Additionally, a knowledge of poetry from other cultures shows a respect for those cultures. I have endeared myself to Chinese speakers by knowing Li Bai and to Irish people by asking whether they prefer Heaney or Yeats. Asking people to recite lines from a Classic poem in their language serves as a sort of ice-breaker. Once our mutual appreciation for a particular poem has been established, we can then proceed about other subjects with respect for one another.

Q5: Do you have a favorite piece of your own poetry that you read frequently? Please tell us about it. 
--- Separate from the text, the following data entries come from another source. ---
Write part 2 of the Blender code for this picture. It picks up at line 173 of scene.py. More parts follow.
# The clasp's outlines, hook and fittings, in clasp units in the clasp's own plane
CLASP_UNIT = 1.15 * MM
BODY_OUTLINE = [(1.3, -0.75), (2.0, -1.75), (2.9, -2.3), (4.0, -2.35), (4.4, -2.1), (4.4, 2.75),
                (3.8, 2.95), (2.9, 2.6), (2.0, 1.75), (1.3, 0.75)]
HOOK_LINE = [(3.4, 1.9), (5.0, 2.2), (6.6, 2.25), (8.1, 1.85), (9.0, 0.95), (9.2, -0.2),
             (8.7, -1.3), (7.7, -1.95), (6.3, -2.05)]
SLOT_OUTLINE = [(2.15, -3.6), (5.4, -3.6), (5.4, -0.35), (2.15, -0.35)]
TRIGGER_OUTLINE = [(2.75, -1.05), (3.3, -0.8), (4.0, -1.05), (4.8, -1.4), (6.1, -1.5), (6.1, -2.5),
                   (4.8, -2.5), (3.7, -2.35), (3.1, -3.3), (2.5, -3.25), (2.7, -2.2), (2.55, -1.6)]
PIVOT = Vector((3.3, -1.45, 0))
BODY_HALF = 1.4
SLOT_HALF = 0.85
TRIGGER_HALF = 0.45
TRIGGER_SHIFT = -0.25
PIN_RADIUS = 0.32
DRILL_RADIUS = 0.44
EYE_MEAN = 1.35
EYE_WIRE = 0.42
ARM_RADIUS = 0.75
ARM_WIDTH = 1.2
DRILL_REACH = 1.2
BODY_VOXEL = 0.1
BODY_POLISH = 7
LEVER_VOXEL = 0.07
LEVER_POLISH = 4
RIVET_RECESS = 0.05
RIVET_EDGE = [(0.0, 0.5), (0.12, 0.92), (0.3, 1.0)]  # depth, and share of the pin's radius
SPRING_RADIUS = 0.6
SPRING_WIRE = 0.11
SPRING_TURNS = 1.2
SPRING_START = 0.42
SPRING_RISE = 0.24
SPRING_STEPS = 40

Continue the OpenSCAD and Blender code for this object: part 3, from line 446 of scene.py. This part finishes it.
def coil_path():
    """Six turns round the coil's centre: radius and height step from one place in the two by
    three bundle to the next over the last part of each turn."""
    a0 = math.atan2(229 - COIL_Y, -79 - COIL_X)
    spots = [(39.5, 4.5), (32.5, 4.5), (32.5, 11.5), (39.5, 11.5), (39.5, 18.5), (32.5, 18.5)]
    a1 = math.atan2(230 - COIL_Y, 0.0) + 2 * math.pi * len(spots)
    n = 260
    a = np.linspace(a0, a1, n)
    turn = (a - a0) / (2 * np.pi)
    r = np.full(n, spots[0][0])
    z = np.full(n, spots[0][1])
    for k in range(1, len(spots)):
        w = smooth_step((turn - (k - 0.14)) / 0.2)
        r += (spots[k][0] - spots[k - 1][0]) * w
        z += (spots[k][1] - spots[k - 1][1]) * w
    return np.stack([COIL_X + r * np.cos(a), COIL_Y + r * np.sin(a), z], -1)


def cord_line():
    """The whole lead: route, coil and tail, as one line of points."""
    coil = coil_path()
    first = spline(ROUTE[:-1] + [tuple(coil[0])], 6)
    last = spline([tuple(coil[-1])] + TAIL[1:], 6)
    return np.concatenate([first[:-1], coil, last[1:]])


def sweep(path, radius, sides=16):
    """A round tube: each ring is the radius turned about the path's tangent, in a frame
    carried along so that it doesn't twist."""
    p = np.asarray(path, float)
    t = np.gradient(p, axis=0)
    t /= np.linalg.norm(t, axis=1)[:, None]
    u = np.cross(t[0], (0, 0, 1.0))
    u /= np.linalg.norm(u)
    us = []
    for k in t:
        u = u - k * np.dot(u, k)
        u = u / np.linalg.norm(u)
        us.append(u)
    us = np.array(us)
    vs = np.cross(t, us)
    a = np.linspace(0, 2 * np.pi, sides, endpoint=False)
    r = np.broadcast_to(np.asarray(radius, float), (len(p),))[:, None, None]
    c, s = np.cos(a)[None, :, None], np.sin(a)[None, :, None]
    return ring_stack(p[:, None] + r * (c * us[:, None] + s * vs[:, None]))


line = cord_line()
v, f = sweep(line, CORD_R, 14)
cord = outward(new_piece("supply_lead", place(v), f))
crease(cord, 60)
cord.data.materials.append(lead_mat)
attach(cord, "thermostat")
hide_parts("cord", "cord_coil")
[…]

Currently, my favorite poem to read is “Hush Now,” a dream-poem that contains a dream-song:

 

Hush Now 

 

Soon as the shift to darkness in the sky

left me alone to my own dark lanai

I must have slipped off somewhere wild since, wan

and long-haired, with a cowgirl flannel on,

this chick was crooning, like a lullaby,

lyrics about a whole world gone awry:

    

Hush, little pretty, hush. There, there.

Day is done, and night has won,

and Ending Times is everywhere. 

 

Don’t cry, don’t cry. Ten years of drought:

the plow is rust; the harvest, dust. 

There’s nothing left to fret about. 

 

Wolves long ago got through the fence,

circled the fold and, as of old,

done massacred the innocents. 

 

It’s peaceful now: the mockingbird 

that trilled before don’t sing no more.

Papa’s been gone for months. No word. 

 

Hush, little pretty, hush. There, there.

Day is done, and night has won,

and Ending Times is everywhere. 

 

She blew a kiss, dissolved, and there was dawn,

smog-red—a credible phenomenon.

Steel mesh immured, buzz, buzz, a frantic fly.
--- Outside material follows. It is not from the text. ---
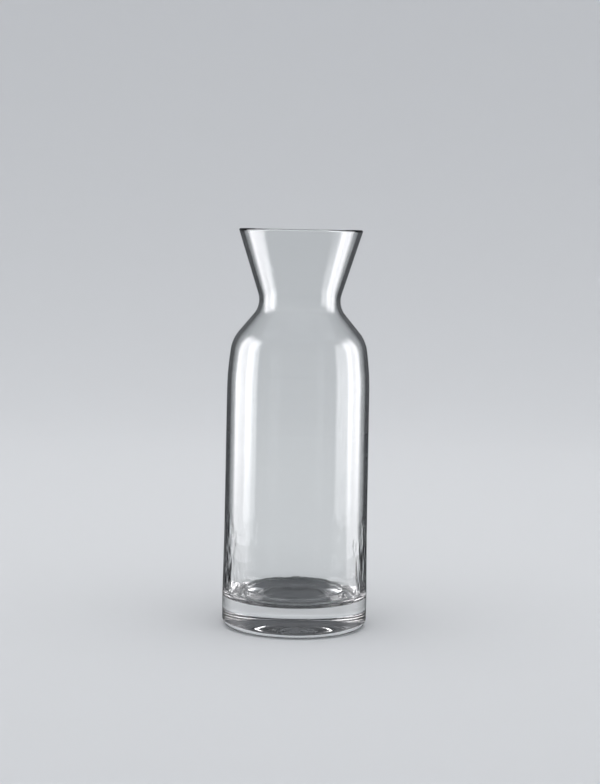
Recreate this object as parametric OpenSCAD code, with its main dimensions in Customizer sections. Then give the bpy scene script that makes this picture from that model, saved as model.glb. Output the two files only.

Whorled sirens were approaching.

                                                        Hush-a-bye.

 

          (first published in The Able Muse Review)

 

When I read this poem for an event at Beyond Baroque, an ambulance passed, serendipitously, with its siren on just as I read the line “Whorled sirens were approaching.” The audience was amazed, and the coincidence seemed more than a coincidence. After reading it as my final poem at another event, the emcee, a friend of mine, got up and said, “Well, that was frightening.” This poem always elicits a strong reaction from the audience.